Take the entries below and reproduce them word for word.

###

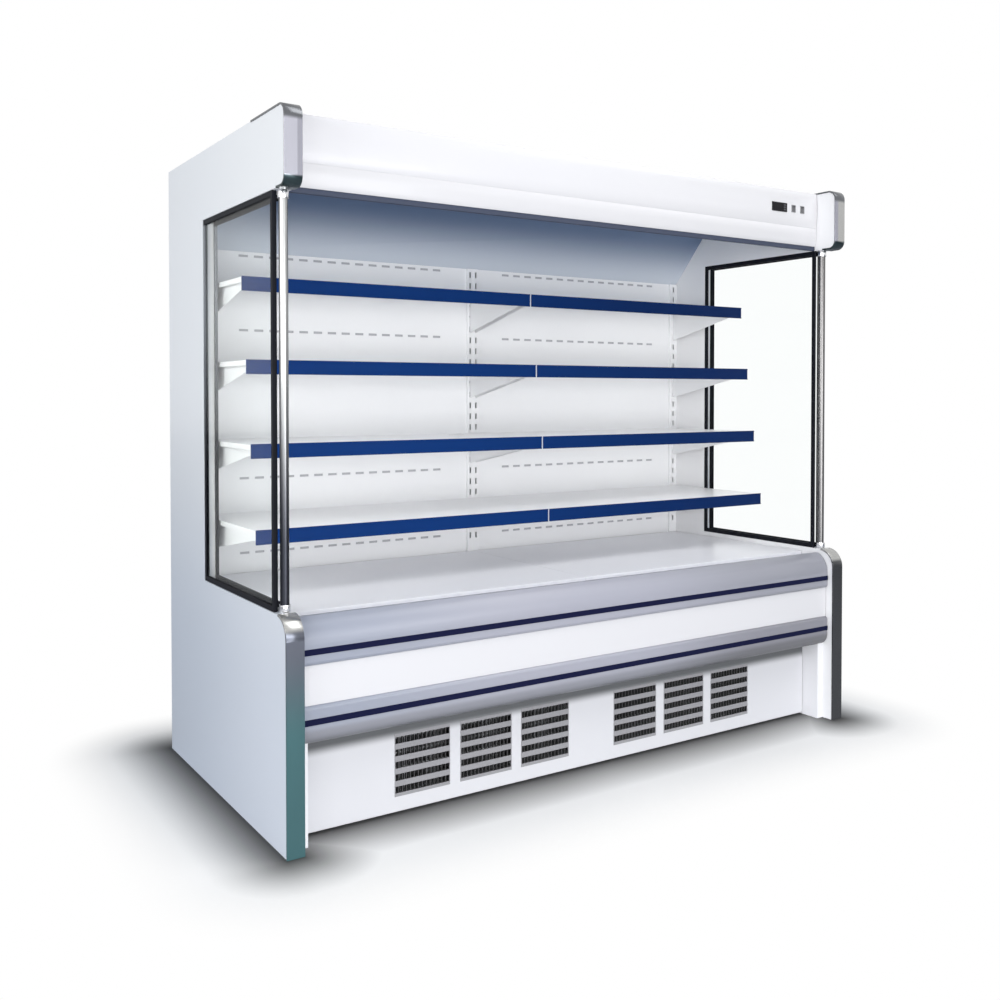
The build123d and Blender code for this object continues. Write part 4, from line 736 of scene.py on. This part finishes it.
insert_navy = finish("insert_navy", (0.010, 0.012, 0.045), (0.008, 0.010, 0.038), (0.5, 0.6),
                     patch_scale=3.0, grain_scale=600.0, grain_depth=0.06,
                     stretch=ALONG_CASE, shine=0.04)
dress("bumper_inserts", insert_navy)
dress("front_panel", white_enamel, edge=0.001)

# ---- Kick plate and its grilles ---------------------------------------------------------
# A lift-off enamelled plate closes the machine space, with six moulded louvres that let the
# condenser breathe. A shadow of the bumper lip is painted along the top of the plate, and the
# louvres are painted near black behind their face as painted shade.
PAINTED_LIP_SHADOW = (0.214, 0.248)
LOUVRE_FACE = (-0.4086, -0.4079)
kick_enamel = stoved("kick_enamel")
# painted shadow: a dark band along the top of the plate, under the bumper lip
fade_all(kick_enamel, (0.75, 0.75, 0.775), (0.12, 0.125, 0.13), Z_AXIS, PAINTED_LIP_SHADOW)
dress("kick_plate", kick_enamel, edge=0.0006)
grille_grey = finish("grille_grey", None, None, (0.4, 0.55),
                     patch_scale=8.0, grain_scale=700.0, grain_depth=0.12, shine=0.3)
# painted shade: the parts behind the louvre face are near black
fade_all(grille_grey, (0.34, 0.335, 0.35), (0.055, 0.055, 0.055), Y_AXIS, LOUVRE_FACE)
dress("kick_grilles", grille_grey)

# ---- Condensing unit ------------------------------------------------------------------------
# Behind the kick plate stand the black steel compressor, the finned
# condenser and the fan that blows through it.
shell_black = finish("shell_black", (0.018, 0.018, 0.02), (0.03, 0.03, 0.032), (0.3, 0.45),
                     patch_scale=8.0, grain_scale=350.0, grain_depth=0.2, coat=0.2)
dress("compressor", shell_black)
fin_metal = finish("fin_metal", (0.66, 0.67, 0.68), (0.58, 0.59, 0.60), (0.3, 0.45),
                   patch_scale=6.0, grain_scale=500.0, grain_depth=0.08, metallic=0.9)
dress("condenser_coil", fin_metal)
dress("condenser_fan_cowl", zinc_sheet)
rotor_plastic = finish("rotor_plastic", (0.05, 0.05, 0.055), (0.07, 0.07, 0.075), (0.35, 0.5),
                       patch_scale=12.0, grain_scale=700.0, grain_depth=0.1)
dress("condenser_fan", rotor_plastic)

# ---- Evaporator under the deck -----------------------------------------------------------
# The finned coil lies in the tub, with two small fans in a zinc-coated plate
# that push the air through it and up the back wall.
dress("evaporator_coil", fin_metal)
dress("evaporator_fan_plate", zinc_sheet)
for fan in ("left_evaporator_fan", "right_evaporator_fan"):
    dress(fan, rotor_plastic)
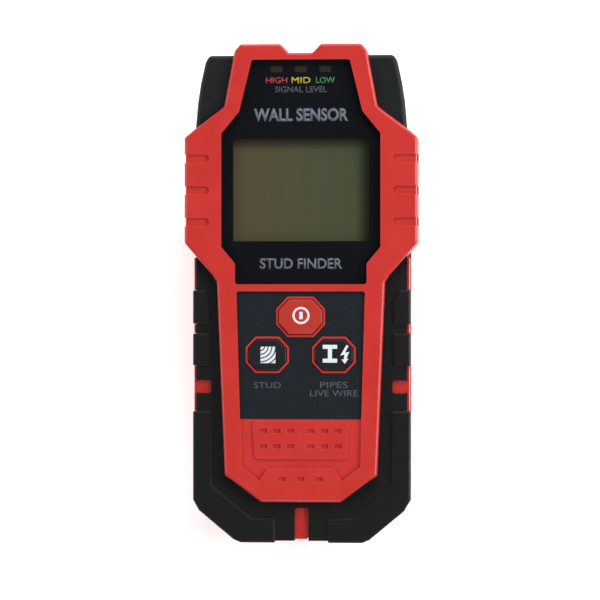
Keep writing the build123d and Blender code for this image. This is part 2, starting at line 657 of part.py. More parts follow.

###

== REPLY TO THE EXERCISE ==
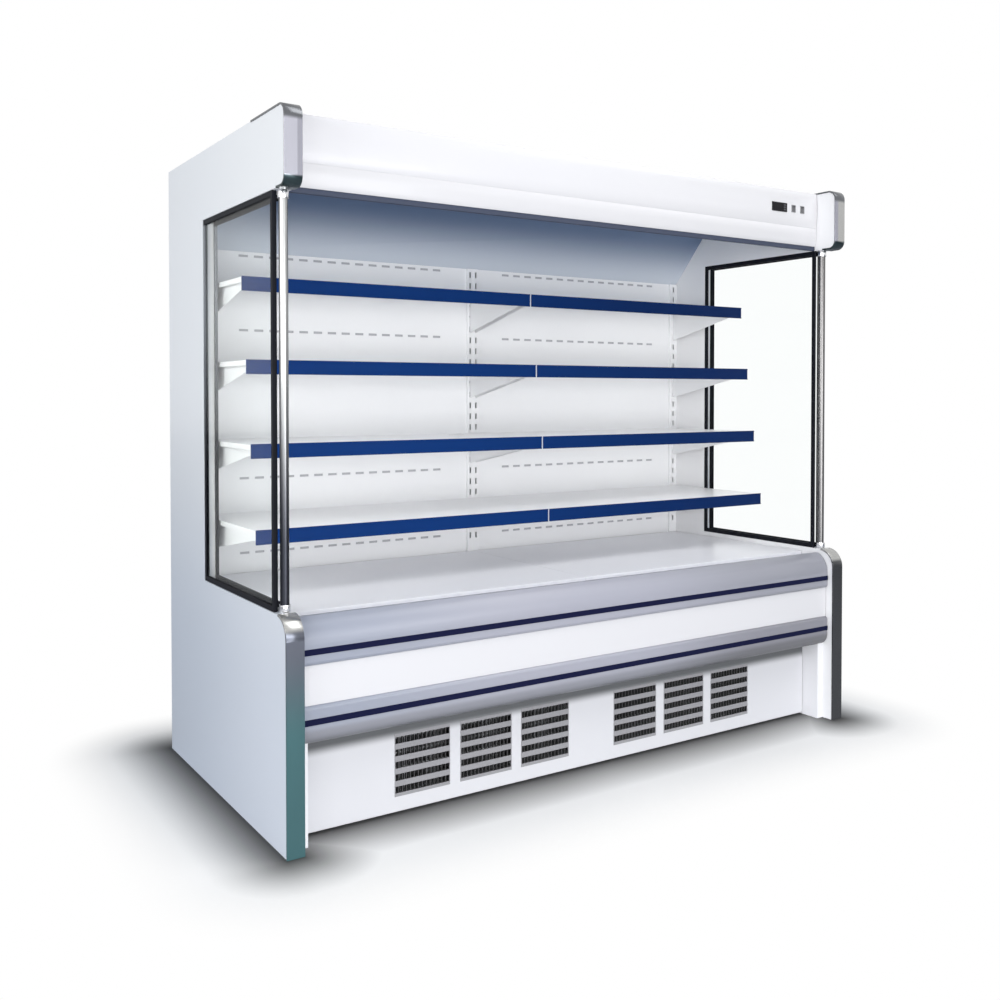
The build123d and Blender code for this object continues. Write part 4, from line 736 of scene.py on. This part finishes it.
insert_navy = finish("insert_navy", (0.010, 0.012, 0.045), (0.008, 0.010, 0.038), (0.5, 0.6),
                     patch_scale=3.0, grain_scale=600.0, grain_depth=0.06,
                     stretch=ALONG_CASE, shine=0.04)
dress("bumper_inserts", insert_navy)
dress("front_panel", white_enamel, edge=0.001)

# ---- Kick plate and its grilles ---------------------------------------------------------
# A lift-off enamelled plate closes the machine space, with six moulded louvres that let the
# condenser breathe. A shadow of the bumper lip is painted along the top of the plate, and the
# louvres are painted near black behind their face as painted shade.
PAINTED_LIP_SHADOW = (0.214, 0.248)
LOUVRE_FACE = (-0.4086, -0.4079)
kick_enamel = stoved("kick_enamel")
# painted shadow: a dark band along the top of the plate, under the bumper lip
fade_all(kick_enamel, (0.75, 0.75, 0.775), (0.12, 0.125, 0.13), Z_AXIS, PAINTED_LIP_SHADOW)
dress("kick_plate", kick_enamel, edge=0.0006)
grille_grey = finish("grille_grey", None, None, (0.4, 0.55),
                     patch_scale=8.0, grain_scale=700.0, grain_depth=0.12, shine=0.3)
# painted shade: the parts behind the louvre face are near black
fade_all(grille_grey, (0.34, 0.335, 0.35), (0.055, 0.055, 0.055), Y_AXIS, LOUVRE_FACE)
dress("kick_grilles", grille_grey)

# ---- Condensing unit ------------------------------------------------------------------------
# Behind the kick plate stand the black steel compressor, the finned
# condenser and the fan that blows through it.
shell_black = finish("shell_black", (0.018, 0.018, 0.02), (0.03, 0.03, 0.032), (0.3, 0.45),
                     patch_scale=8.0, grain_scale=350.0, grain_depth=0.2, coat=0.2)
dress("compressor", shell_black)
fin_metal = finish("fin_metal", (0.66, 0.67, 0.68), (0.58, 0.59, 0.60), (0.3, 0.45),
                   patch_scale=6.0, grain_scale=500.0, grain_depth=0.08, metallic=0.9)
dress("condenser_coil", fin_metal)
dress("condenser_fan_cowl", zinc_sheet)
rotor_plastic = finish("rotor_plastic", (0.05, 0.05, 0.055), (0.07, 0.07, 0.075), (0.35, 0.5),
                       patch_scale=12.0, grain_scale=700.0, grain_depth=0.1)
dress("condenser_fan", rotor_plastic)

# ---- Evaporator under the deck -----------------------------------------------------------
# The finned coil lies in the tub, with two small fans in a zinc-coated plate
# that push the air through it and up the back wall.
dress("evaporator_coil", fin_metal)
dress("evaporator_fan_plate", zinc_sheet)
for fan in ("left_evaporator_fan", "right_evaporator_fan"):
    dress(fan, rotor_plastic)
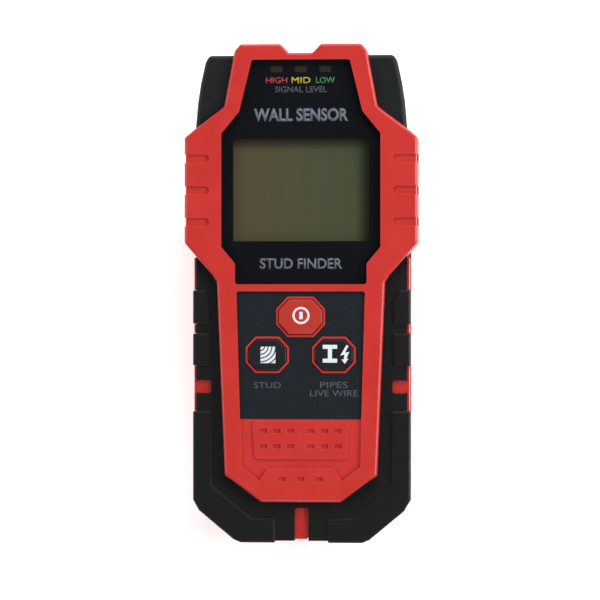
Keep writing the build123d and Blender code for this image. This is part 2, starting at line 657 of part.py. More parts follow.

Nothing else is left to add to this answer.